Did they continue to believe? Did they continue to partake of the riches of the grace of God by the regular hearing of the Word of God in worship? We don’t know, but it’s worth thinking about those shepherds and what they saw as the reason they believed. They saw the Living God in the flesh, it was exactly as it had been told them by the angels. But what was the reason they continued to believe? It could only be by the grace of God. They didn’t keep showing up to the home of Mary and Joseph so they could get another look at the cute little baby Jesus. It would only be by being in the Word of God and His grace that comes through the Word of God.

This gives us the perspective we need to see where we’re at and what it is that we can see that we have that gives us the same certainty they had. What is it the Word of God tells us that happened? First, it tells us exactly what we heard it say in the Gospel reading: Jesus was born. God came in the flesh. He was born of a woman and was raised in a family with Joseph and Mary His parents. He was born as we were born. He took on human flesh as we have human flesh. He did this because our being born in human flesh is being born into sin. He is God and without sin but has taken on our human flesh so that He could take on our sin. What the Bible tells us is that He has taken our sin onto Himself in suffering God’s punishment of sinners. It tells us this happened. Jesus took the place of every person in His suffering and death on the cross.

This is the Good News. It’s the greatest and most important event in history. It’s why Jesus was born and why we celebrate Christmas. But we haven’t yet looked at what exactly it is that the Bible tells us that has happened that we ourselves have seen and where we ourselves come into the presence of God in the flesh. It’s in Baptism and the Lord’s Supper. When you have experienced these things you have experienced what those shepherds did when they were in the presence of Jesus lying in a manger.

In fact, what you have experienced is of even more consequence. This is not to take away the amazing event of being in the presence of Jesus as the shepherds had. It’s just taking the Word of God at its word. Peter says an amazing thing about us in distinction to the shepherds and everyone else who saw Jesus walking around: “we have the prophetic word more fully confirmed.” We don’t need to see Jesus lying in a manger. It’s not incumbent upon Jesus to show us Himself before our eyes healing someone or preaching the Word. What we need is what we see. We witness God in Baptism. We come face to face with Him in His Holy  Supper. We are in the presence of the Living God when we are making use of His Gospel in the Sacraments, Baptism and the Lord’s Supper. It’s through those things that we believe and in turn rejoice as the shepherds did.

This thing happened. Jesus was born. God came in the flesh. He lived and took our place on the cross. These things happened, although you and I never saw them. But we don’t believe because we have or haven’t seen them. We believe because that same Lord has come to us in the proclamation of His Gospel and in Baptism and in His Holy Supper. And just like the shepherds we can do a very Lukan thing and tell others what we have seen and heard and received.
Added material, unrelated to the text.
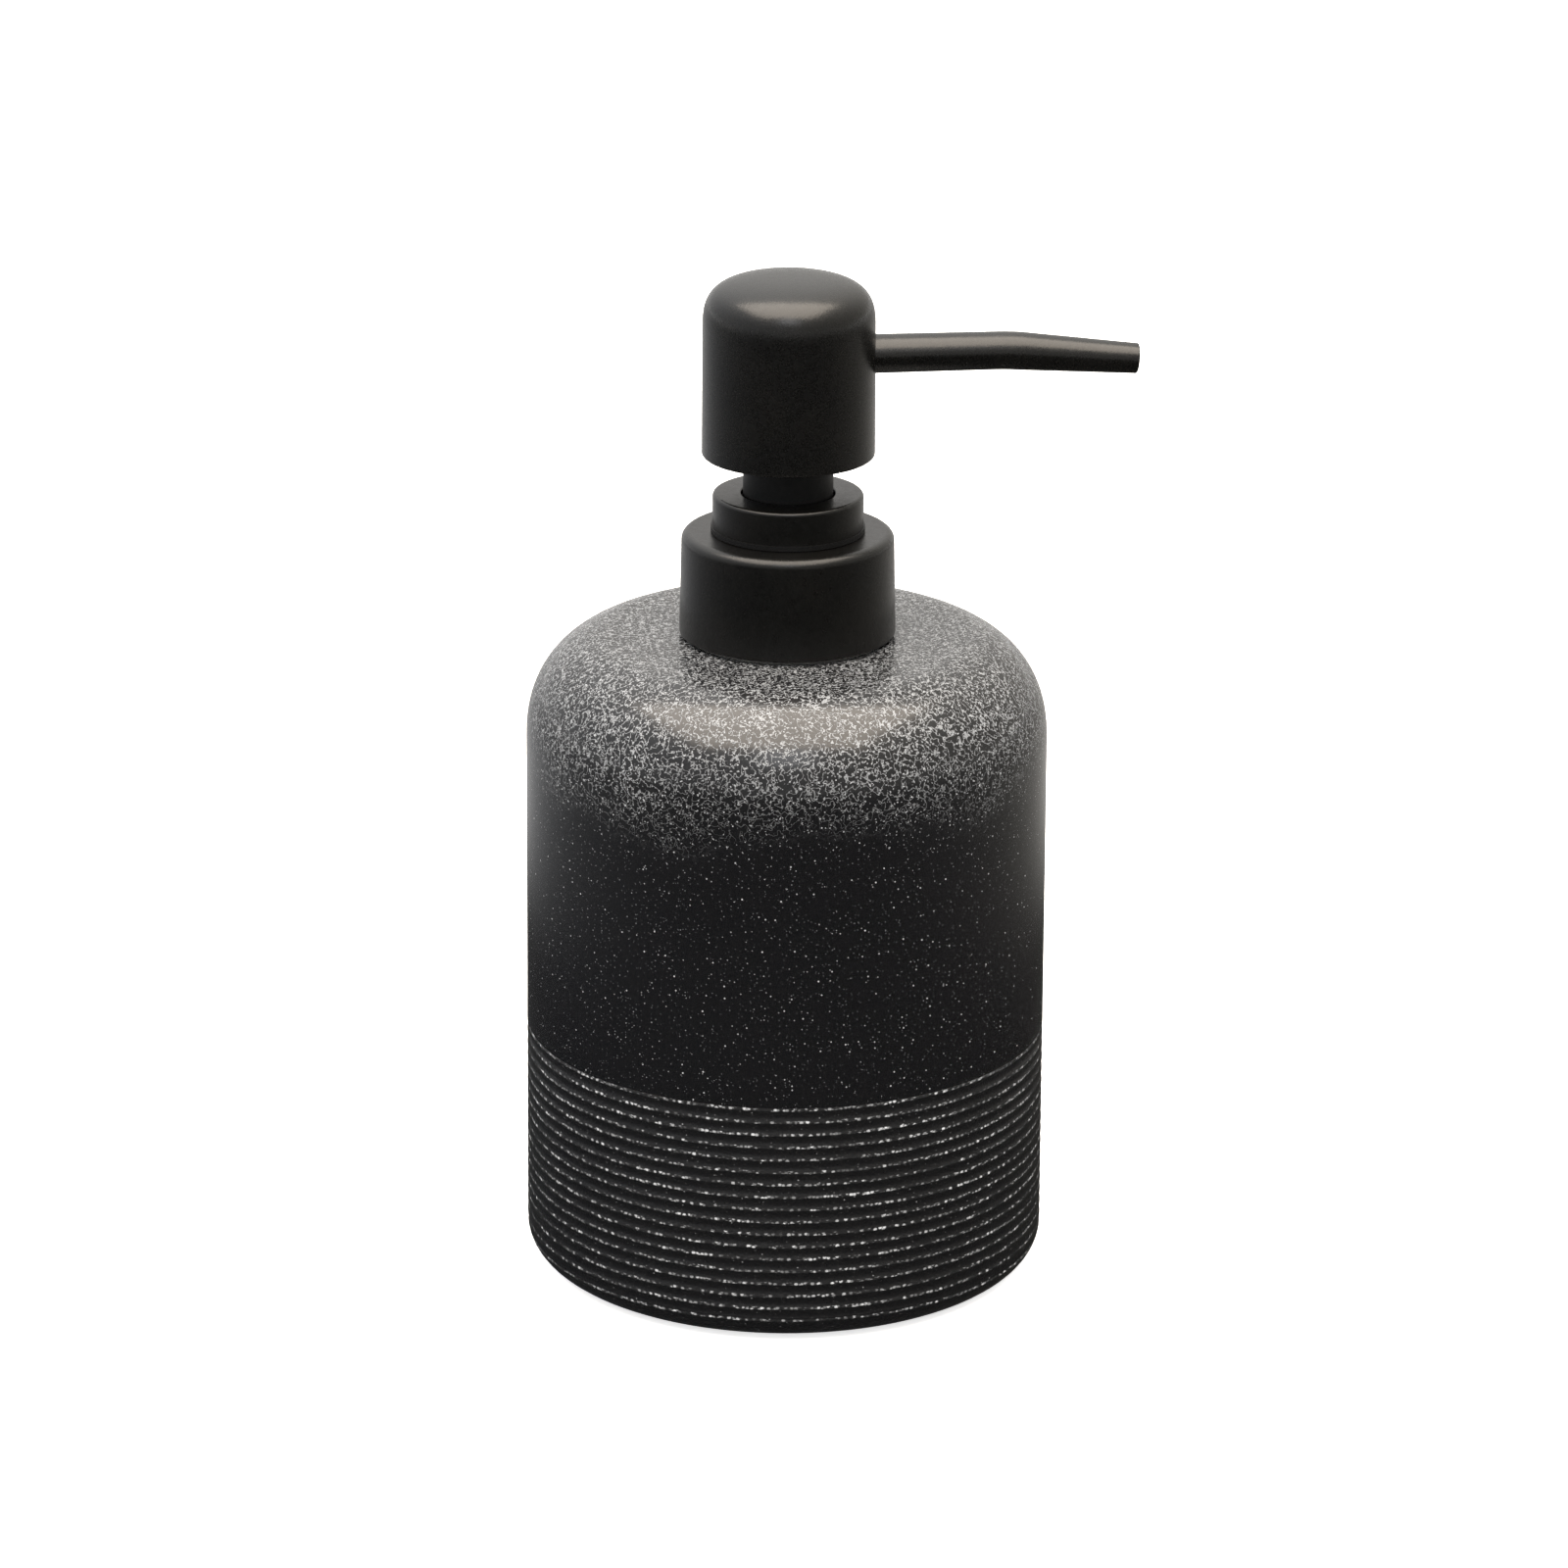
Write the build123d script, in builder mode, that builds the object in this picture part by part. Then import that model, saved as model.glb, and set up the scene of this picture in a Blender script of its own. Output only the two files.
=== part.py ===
from build123d import *

import os
from math import cos, radians, sin, sqrt

os.makedirs("parts", exist_ok=True)

# A free-standing soap dispenser: a cast resin bottle and a screw-on lotion pump.
# Millimetres. +Z is up, the origin is the centre of the base on the resting plane,
# and the spout points along +X at rest.

# ---- Bottle ----
BODY_FOOT_R = 37.64  # where the foot's round ends
BODY_TOP_R = 37.3  # where the shoulder starts; the wall has a slight draft
BOTTLE_BOTTOM = 0.4  # the pad stands this much proud of the cast underside
FOOT_ROUND = 4.5
SHOULDER_START = 79.4
SHOULDER_RISE = 11.0  # pull of the shoulder's curve along the wall
SHOULDER_REACH = 29.5  # radius that the shoulder's curve pulls level to
LAND_R = 26.0  # the top is level from here to the mouth
LAND_Z = 94.0
FLOOR_Z = 5.0
CAVITY_R = 33.5
CAVITY_SHOULDER = 74.0
CAVITY_RISE = 9.8
CAVITY_REACH = 27.2
CAVITY_TOP = 89.8
CAVITY_ROUND = 3.0
MOUTH_R = 12.9
RIB_COUNT = 18  # thin rings left between the turned grooves
RIB_TOP = 36.0
RIB_PITCH = 1.888
GROOVE_WIDTH = 1.5
GROOVE_DEPTH = 0.13

# ---- Base pad ----
PAD_R = 30.5
PAD_THICK = 1.2
PAD_GAP = 0.2

# ---- Threaded neck, 28 mm finish with 6 threads an inch ----
NECK_R = 12.6
NECK_BORE_R = 10.7
NECK_TOP = 105.0
NECK_CHAMFER = 0.3
NECK_FLANGE_R = 14.3
NECK_FLANGE_THICK = 0.75
NECK_FLANGE_SINK = 0.05  # the flange's top lies this far below the land
NECK_SLEEVE_BOTTOM = 87.5
THREAD_PITCH = 25.4 / 6
THREAD_TURNS = 1.25
THREAD_SINK = 0.3  # a thread's root goes this far into its wall
NECK_THREAD_Z = 98.0  # centre of the thread's first end
NECK_THREAD_CREST_R = 13.65
NECK_THREAD_ROOT = 2.4  # widths along the axis
NECK_THREAD_CREST = 1.0
LINER_THREAD_DROP = 1.55  # the closure's thread pulls on the neck thread's underside
LINER_THREAD_CREST_R = 12.9
LINER_THREAD_ROOT = 1.5
LINER_THREAD_CREST = 0.7

# ---- Closure ----
LINER_BOTTOM = 95.1
LINER_BORE_R = 13.85
LINER_R = 14.7
LINER_DISC_Z = 107.6
LINER_HOLE_R = 9.4
CLOSURE_BOTTOM = 94.6
CLOSURE_R = 15.42
CLOSURE_TOP_R = 15.1
CLOSURE_TOP = 109.4
CLOSURE_DISC = 0.75
CLOSURE_HOLE_R = 9.5
CLOSURE_EDGE = 1.25
CLOSURE_FOOT_EDGE = 0.25

# ---- Chaplet, collar ring and seals ----
CHAPLET_FLANGE_R = 10.95
CHAPLET_FLANGE_Z = 109.5
COLLAR_Z = 110.2
COLLAR_R = 10.72
COLLAR_TOP = 115.05
COLLAR_WALL = 0.8
COLLAR_EDGE = 0.55
COLLAR_HOLE_R = 6.66
COLLAR_HOLE_EDGE = 0.25
CHAPLET_HUB_R = 9.1
CHAPLET_HUB_BOTTOM = 107.8
CHAPLET_BORE_R = 6.6
CHAPLET_SLEEVE_R = 7.2
CHAPLET_BOTTOM = 97.6
CHAPLET_LIP_R = 4.5
CHAPLET_LIP_TOP = 98.4
GASKET_THICK = 1.2
GASKET_R = 12.4
STEM_SEAL_GAP = 0.08
STEM_SEAL_FLANGE = 0.6
STEM_SEAL_LIP = 1.4  # height of the wiping lip above the chaplet's
STEM_SEAL_LIP_THICK = 0.4
STEM_SEAL_ROOT_THICK = 0.7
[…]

Have you ever noticed how Luke concludes his Christmas Gospel account? He tells us that the “shepherds returned, glorifying and praising God for all they had heard and seen.” This isn’t just an informational bit simply because it happened. It tells us about life. It tells us about who we are as Christians. It shows us that when God makes Himself known to you you have reason to rejoice, to glorify God and praise Him. And how do you do that? By living out your vocation, in all the many ways that manifests itself. As a father, as a mother. As husband, as a wife. As a neighbor, as an accountant, who knows, there may even a shepherd among us tonight. As a friend, as a teacher, as brother, as a sister, as a son, as a daughter. Simply, as one God has called to serve in many ways.

Just as it was with those shepherds, it is with you. They returned to serving God because what they had heard and seen was “as it had been told them.” It is with you as well. Amen.